As Collins puts it, “Level 5 leaders channel their ego needs away from themselves and into the larger goal of building a great company.” Applied to cities, the implication is unavoidable. When growth depends on creatives subsidizing development with nearly unpaid labor, unstable lives, and permanent precarity, what’s being built is not greatness — it’s extraction. Culture is strip-mined to make places look alive, then expected to regenerate on its own. It doesn’t.
You cannot market authenticity while destabilizing the people who produce it. That contradiction doesn’t just hurt creatives — it caps what a city is capable of becoming.
And this is where the responsibility shifts back to us.

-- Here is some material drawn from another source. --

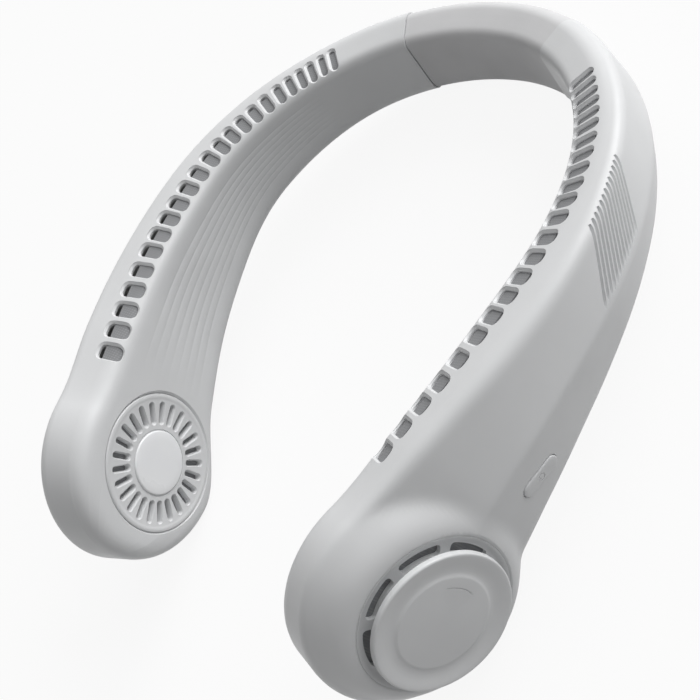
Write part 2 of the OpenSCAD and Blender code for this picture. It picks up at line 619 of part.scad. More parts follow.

Collins posits that “people are not your most important asset. The right people are.” The quiet truth is that we are the right people — but only if we stop allowing systems to treat us as interchangeable. That doesn’t require bitterness, withdrawal, or abandoning care. It requires sophistication: knowing when a table is extractive rather than collaborative, understanding when “opportunity” is code for “free labor,” and recognizing that greatness — personal or collective — demands more than talent.
It demands leverage. And leverage is built, not gifted.
So no — it ain’t about you, creative. It’s about the systems that shape who is protected, who is exposed, and who is expected to absorb growth’s cost. It’s about whether cities settle for adequacy or commit to something that can endure, and whether the creative class continues to be surprised by the game, or chooses to understand it well enough to move with intention. And when power makes systems legible, long-term growth follows through healthier creative ecosystems.
Because once you see it clearly, everyone stops bleeding unnecessarily. And that alone is a form of freedom.